Poutine a fait ce choix en réaction aux manifestations de masse [de l’hiver dernier].

Le Kremlin s’est détourné des valeurs européennes au profit d’un nouveau code idéologique : l’alliance de l’Etat et de l’Eglise. Sous le mot d’ordre de la « civilisation orthodoxe » une nouvelle utopie doit être créée. Dans un tel ordre religieux fondé sur l’orthodoxie, il est clair qui est l’ennemi et qui est l’ami. L’Etat a les leviers en main pour déterminer le climat moral et politique. Le renforcement de nombreuses lois depuis la réélection de Poutine à la présidence apparaît comme un retour de balancier après l’époque libérale de son prédécesseur, Dmitri Medvedev. Avec le procès des Pussy Riot, cette politique est devenue un programme visible par tous.

La voix du peuple

La terrible vérité, c’est que la majorité des Russes souhaitait une dure peine pour les Pussy Riot. C’est la voix du peuple. Les jeunes femmes devaient être mises en pièces. Ces gens ont des grands-pères et des grands-mères qui ont vu avec plaisir la cathédrale du Christ-Sauveur détruite par Staline [en 1931], parce que la religion était considérée comme l’opium du peuple. La cathédrale a été reconstruite dans les années 1990. La haine des adversaires des Pussy Riot vient de leur méconnaissance de la religion. Ils oublient que l’Eglise orthodoxe a une tradition de pardon. Les adversaires des Pussy Riot pensent que le verdict est encore trop clément. On dit que dans un pays islamiste, face à de tels faits, la réaction aurait été encore plus vigoureuse. Nous vivons ainsi une sorte de guerre civile cachée.

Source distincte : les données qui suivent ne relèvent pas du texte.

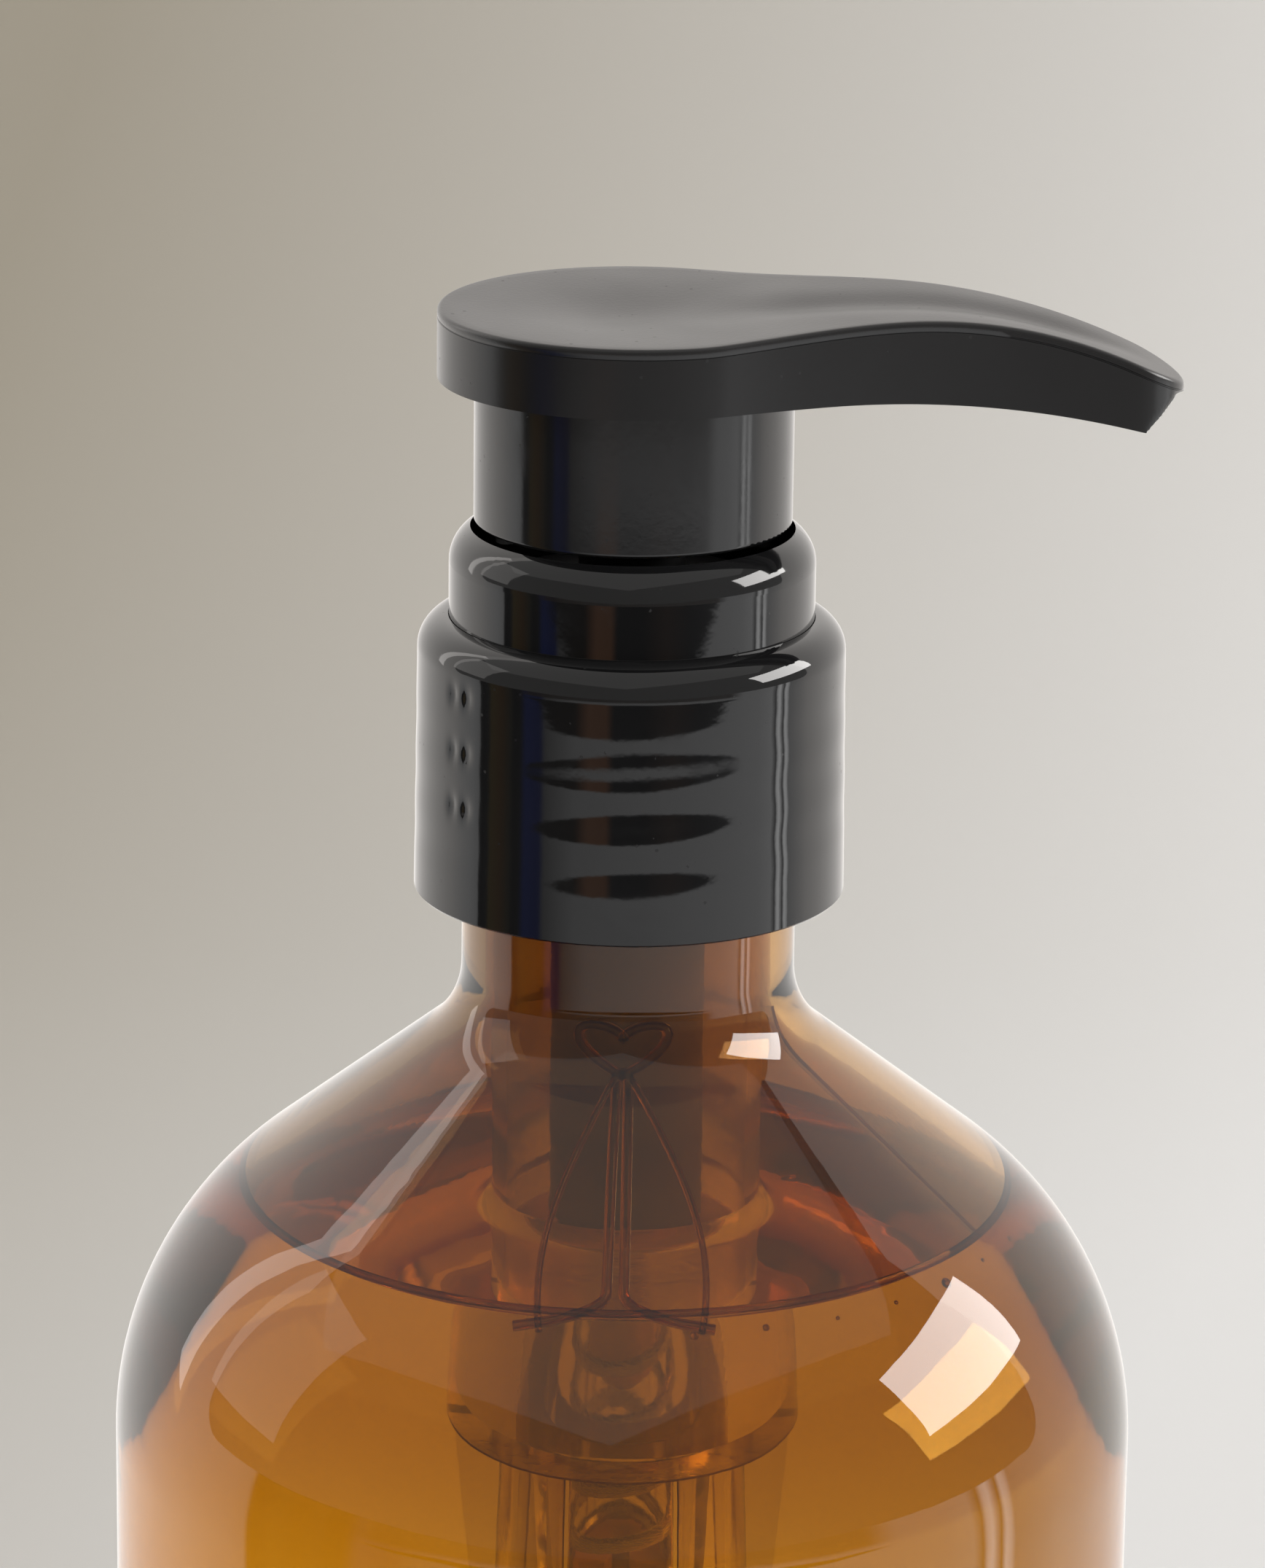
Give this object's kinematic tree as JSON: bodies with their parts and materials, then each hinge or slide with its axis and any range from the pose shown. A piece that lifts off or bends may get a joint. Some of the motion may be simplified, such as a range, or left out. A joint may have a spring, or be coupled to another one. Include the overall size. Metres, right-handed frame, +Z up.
{
  "type": "soap pump dispenser",
  "caption": "Round bottle with a straight neck and shoulders, closed by a screw-on lotion pump whose spring-loaded head and spout press down to dispense liquid soap.",
  "frame": {"origin": "on the bottle's axis, at the surface that the foot stands on", "axes": "+Z up along the bottle's axis, +X towards the spout's tip at rest, +Y away from the front"},
  "size_m": [0.0795, 0.078, 0.1873],
  "materials": {
    "bottle_wall": "clear amber, polished",
    "closure_black": "polished black",
    "head_black": "satin top, semi-gloss sides",
    "guide_black": "plain moulded black",
    "natural_plastic": "translucent natural",
    "seal_plastic": "soft milky white",
    "dip_plastic": "translucent tube",
    "gasket": "foamed liner",
    "spring_steel": "bright drawn wire and ball"
  },
  "bodies": {
    "bottle": {"bottle": "bottle_wall"},
    "pump_body": {"pump_housing": "natural_plastic", "neck_gasket": "gasket", "lock_collar": "closure_black", "stem_guide": "guide_black", "ball_cage": "seal_plastic", "dip_tube": "dip_plastic", "return_spring": "spring_steel"},
    "closure": {"closure_cap": "closure_black"},
    "rod": {"valve_rod": "natural_plastic"},
    "piston": {"piston": "seal_plastic"},
    "actuator": {"actuator_head": "head_black", "actuator_sleeve": "closure_black", "spout_tube": "guide_black", "pump_stem": "guide_black"},
    "inlet_ball": {"inlet_ball": "spring_steel"}
  },
  "joints": [
    {"name": "cap_rise", "type": "slide", "parent": "bottle", "child": "pump_body", "axis": [0, 0, 1], "range_m": [0, 0.00635]},
    {"name": "cap_turn", "type": "hinge", "parent": "pump_body", "child": "closure", "pos_m": [0, 0, 0.1428], "axis": [0, 0, 1], "range_deg": [0, 540]},
    {"name": "pump_stroke", "type": "slide", "parent": "pump_body", "child": "rod", "axis": [0, 0, -1], "range_m": [0, 0.009], "stiffness_N_per_m": 400, "springref_m": -0.0004, "deforming": ["return_spring"]},
    {"name": "head_swivel", "type": "hinge", "parent": "rod", "child": "actuator", "pos_m": [0, 0, 0.1814], "axis": [0, 0, 1], "continuous": true},
    {"name": "piston_lag", "type": "slide", "parent": "rod", "child": "piston", "axis": [0, 0, 1], "range_m": [0, 0.001]},
    {"name": "ball_lift", "type": "slide", "parent": "pump_body", "child": "inlet_ball", "axis": [0, 0, 1], "range_m": [0, 0.0015]}
  ],
  "couplings": [
    {"joint": "cap_turn", "follows": "cap_rise", "rad_per_m": 1484.3}
  ]
}
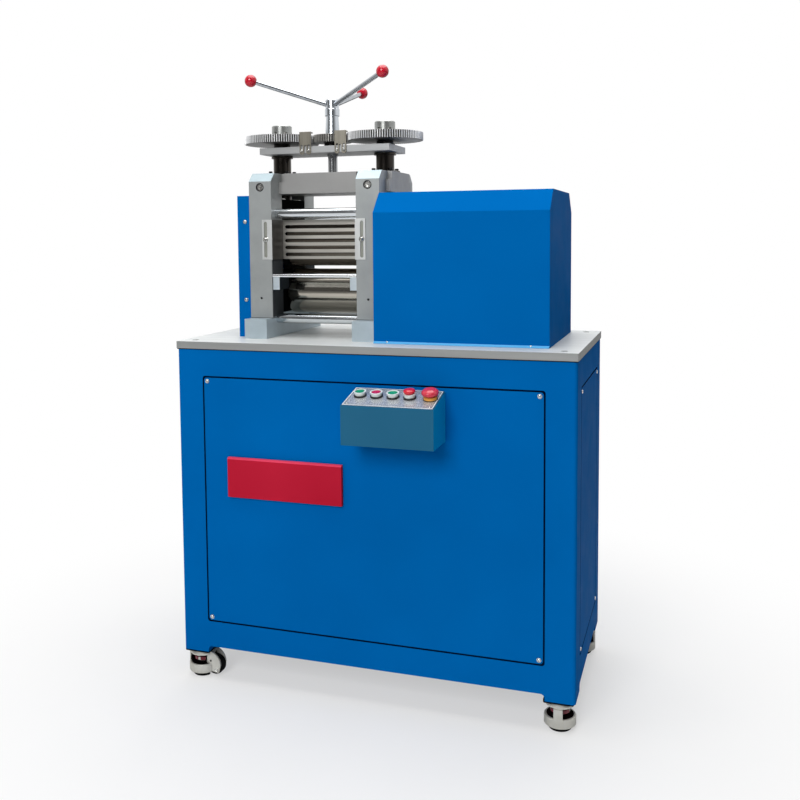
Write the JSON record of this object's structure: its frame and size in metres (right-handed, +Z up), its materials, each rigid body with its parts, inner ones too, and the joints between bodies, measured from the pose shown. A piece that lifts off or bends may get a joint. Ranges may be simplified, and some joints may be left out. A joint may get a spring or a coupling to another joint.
{
  "type": "jewelry rolling mill",
  "caption": "Electric jewelry rolling mill: steel rolls in a housed stand with a geared screw-down handle, on a blue sheet-steel cabinet with a control box and levelling casters.",
  "frame": {"origin": "on the floor, at the centre of the machine's footprint", "axes": "+Z up, +X to the operator's right, +Y away from the operator"},
  "size_m": [1.006, 0.6098, 1.5593],
  "materials": {
    "cabinet_frame": "gloss blue powder coat",
    "front_panel": "gloss blue powder coat",
    "back_panel": "gloss blue powder coat",
    "left_panel": "gloss blue powder coat",
    "right_panel": "gloss blue powder coat",
    "floor_pan": "blue powder coat",
    "table_plate": "ground steel, pale grey",
    "left_housing": "machined casting, satin grey",
    "right_housing": "machined casting, satin grey",
    "crosshead": "machined casting, satin grey",
    "tie_rods": "polished",
    "left_cover": "gloss blue powder coat",
    "right_cover": "gloss blue powder coat",
    "front_guard": "bent sheet, satin",
    "rear_guard": "bent sheet, satin",
    "feed_tables": "bright",
    "feed_brackets": "satin",
    "lower_chocks": "black oxide",
    "screw_flanges": "black oxide",
    "control_box": "grey-blue paint",
    "control_label_plate": "speckled silver",
    "button_bezels": "pale",
    "blank_plate": "gloss red",
    "caster_plates": "black",
    "bridge_bar": "satin grey",
    "gear_clips": "dull",
    "upper_chocks": "black oxide",
    "handle_shaft": "polished",
    "pinion": "cut teeth, dark",
    "handle_sleeve": "polished",
    "handle_hub": "polished",
    "handle_arms": "polished",
    "handle_knobs": "glossy red",
    "left_screw": "black oxide, oiled",
    "left_screw_gear": "cut teeth, bright",
    "left_locknut": "dull",
    "right_screw": "black oxide, oiled",
    "right_screw_gear": "cut teeth, bright",
    "right_locknut": "dull",
    "lower_roll": "ground and polished",
    "upper_roll": "ground and polished",
    "button_1": "green",
    "button_2": "red",
    "button_3": "green",
    "button_4": "red",
    "emergency_stop": "red",
    "caster_front_left": "die cast",
    "caster_wheel_front_left": "black nylon",
    "caster_front_right": "die cast",
    "caster_wheel_front_right": "black nylon",
    "caster_back_right": "die cast",
    "caster_wheel_back_right": "black nylon",
    "caster_back_left": "die cast",
    "caster_wheel_back_left": "black nylon"
  },
  "bodies": {
    "frame": {"cabinet_frame": "cabinet_frame", "front_panel": "front_panel", "back_panel": "back_panel", "left_panel": "left_panel", "right_panel": "right_panel", "floor_pan": "floor_pan", "table_plate": "table_plate", "left_housing": "left_housing", "right_housing": "right_housing", "crosshead": "crosshead", "tie_rods": "tie_rods", "left_cover": "left_cover", "right_cover": "right_cover", "front_guard": "front_guard", "rear_guard": "rear_guard", "feed_tables": "feed_tables", "feed_brackets": "feed_brackets", "lower_chocks": "lower_chocks", "screw_flanges": "screw_flanges", "control_box": "control_box", "control_label_plate": "control_label_plate", "button_bezels": "button_bezels", "blank_plate": "blank_plate", "caster_plates": "caster_plates"},
    "carriage": {"bridge_bar": "bridge_bar", "gear_clips": "gear_clips", "upper_chocks": "upper_chocks"},
    "handle": {"handle_shaft": "handle_shaft", "pinion": "pinion", "handle_sleeve": "handle_sleeve", "handle_hub": "handle_hub", "handle_arms": "handle_arms", "handle_knobs": "handle_knobs"},
    "left_screw": {"left_screw": "left_screw", "left_screw_gear": "left_screw_gear", "left_locknut": "left_locknut"},
    "right_screw": {"right_screw": "right_screw", "right_screw_gear": "right_screw_gear", "right_locknut": "right_locknut"},
    "lower_roll": {"lower_roll": "lower_roll"},
    "upper_roll": {"upper_roll": "upper_roll"},
    "button_1": {"button_1": "button_1"},
    "button_2": {"button_2": "button_2"},
    "button_3": {"button_3": "button_3"},
    "button_4": {"button_4": "button_4"},
    "emergency_stop": {"emergency_stop": "emergency_stop"},
    "caster_front_left": {"caster_front_left": "caster_front_left"},
    "caster_wheel_front_left": {"caster_wheel_front_left": "caster_wheel_front_left"},
    "caster_front_right": {"caster_front_right": "caster_front_right"},
    "caster_wheel_front_right": {"caster_wheel_front_right": "caster_wheel_front_right"},
    "caster_back_right": {"caster_back_right": "caster_back_right"},
    "caster_wheel_back_right": {"caster_wheel_back_right": "caster_wheel_back_right"},
    "caster_back_left": {"caster_back_left": "caster_back_left"},
    "caster_wheel_back_left": {"caster_wheel_back_left": "caster_wheel_back_left"}
  },
  "joints": [
    {"name": "carriage_slide", "type": "slide", "parent": "frame", "child": "carriage", "axis": [0, 0, 1], "range_m": [-0.0065, 0.008]},
    {"name": "handle_spin", "type": "hinge", "parent": "carriage", "child": "handle", "pos_m": [-0.181, 0.0761, 1.394], "axis": [0, 0, 1], "range_deg": [-1151, 935]},
    {"name": "left_screw_spin", "type": "hinge", "parent": "carriage", "child": "left_screw", "pos_m": [-0.328, 0.0761, 1.394], "axis": [0, 0, 1], "range_deg": [-468, 576]},
    {"name": "right_screw_spin", "type": "hinge", "parent": "carriage", "child": "right_screw", "pos_m": [-0.034, 0.0761, 1.394], "axis": [0, 0, 1], "range_deg": [-468, 576]},
    {"name": "lower_roll_spin", "type": "hinge", "parent": "frame", "child": "lower_roll", "pos_m": [-0.181, 0.0761, 0.991], "axis": [1, 0, 0], "continuous": true},
    {"name": "upper_roll_spin", "type": "hinge", "parent": "carriage", "child": "upper_roll", "pos_m": [-0.181, 0.0761, 1.118], "axis": [1, 0, 0], "continuous": true},
    {"name": "button_1_press", "type": "slide", "parent": "frame", "child": "button_1", "axis": [0, 0.2359, -0.9718], "range_m": [0, 0.003], "stiffness_N_per_m": 600, "springref_m": -0.001},
    {"name": "button_2_press", "type": "slide", "parent": "frame", "child": "button_2", "axis": [0, 0.2359, -0.9718], "range_m": [0, 0.003], "stiffness_N_per_m": 600, "springref_m": -0.001},
    {"name": "button_3_press", "type": "slide", "parent": "frame", "child": "button_3", "axis": [0, 0.2359, -0.9718], "range_m": [0, 0.003], "stiffness_N_per_m": 600, "springref_m": -0.001},
    {"name": "button_4_press", "type": "slide", "parent": "frame", "child": "button_4", "axis": [0, 0.2359, -0.9718], "range_m": [0, 0.003], "stiffness_N_per_m": 600, "springref_m": -0.001},
    {"name": "emergency_stop_press", "type": "slide", "parent": "frame", "child": "emergency_stop", "axis": [0, 0.2359, -0.9718], "range_m": [0, 0.003]},
    {"name": "front_left_swivel", "type": "hinge", "parent": "frame", "child": "caster_front_left", "pos_m": [-0.467, -0.1619, 0.069], "axis": [0, 0, 1], "continuous": true},
    {"name": "front_left_wheel_spin", "type": "hinge", "parent": "caster_front_left", "child": "caster_wheel_front_left", "pos_m": [-0.431, -0.1619, 0.027], "axis": [0, -1, 0], "continuous": true},
    {"name": "front_right_swivel", "type": "hinge", "parent": "frame", "child": "caster_front_right", "pos_m": [0.46, -0.1619, 0.069], "axis": [0, 0, 1], "continuous": true},
    {"name": "front_right_wheel_spin", "type": "hinge", "parent": "caster_front_right", "child": "caster_wheel_front_right", "pos_m": [0.46, -0.1259, 0.027], "axis": [1, 0, 0], "continuous": true},
    {"name": "back_right_swivel", "type": "hinge", "parent": "frame", "child": "caster_back_right", "pos_m": [0.46, 0.2581, 0.069], "axis": [0, 0, 1], "continuous": true},
    {"name": "back_right_wheel_spin", "type": "hinge", "parent": "caster_back_right", "child": "caster_wheel_back_right", "pos_m": [0.424, 0.2581, 0.027], "axis": [0, 1, 0], "continuous": true},
    {"name": "back_left_swivel", "type": "hinge", "parent": "frame", "child": "caster_back_left", "pos_m": [-0.46, 0.2581, 0.069], "axis": [0, 0, 1], "continuous": true},
    {"name": "back_left_wheel_spin", "type": "hinge", "parent": "caster_back_left", "child": "caster_wheel_back_left", "pos_m": [-0.46, 0.2221, 0.027], "axis": [-1, 0, 0], "continuous": true}
  ],
  "couplings": [
    {"joint": "left_screw_spin", "follows": "handle_spin", "ratio": -0.5},
    {"joint": "right_screw_spin", "follows": "handle_spin", "ratio": -0.5},
    {"joint": "carriage_slide", "follows": "handle_spin", "m_per_rad": -0.00039789},
    {"joint": "upper_roll_spin", "follows": "lower_roll_spin", "ratio": -1}
  ]
}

De l’autre côté, il y a la société éclairée. Elle n’accepte pas cette évolution. Elle n’est pas prête à céder au modèle iranien. Mais il y a aussi beaucoup de gens simples qui ne peuvent pas admettre cette situation. Ils veulent danser ; ils veulent des night club avec des filles aux seins nus. Ils y ont été habitués au cours des dix dernières années. Poutine a garanti la liberté dans la sphère privée. Chacun est libre de mener la vie qu’il veut. Qui veut être une pute, peut être une pute. Qui veut vivre dans un monastère, peut vivre dans un monastère.

C’est aussi cette liberté que l’Eglise voudrait remettre en question.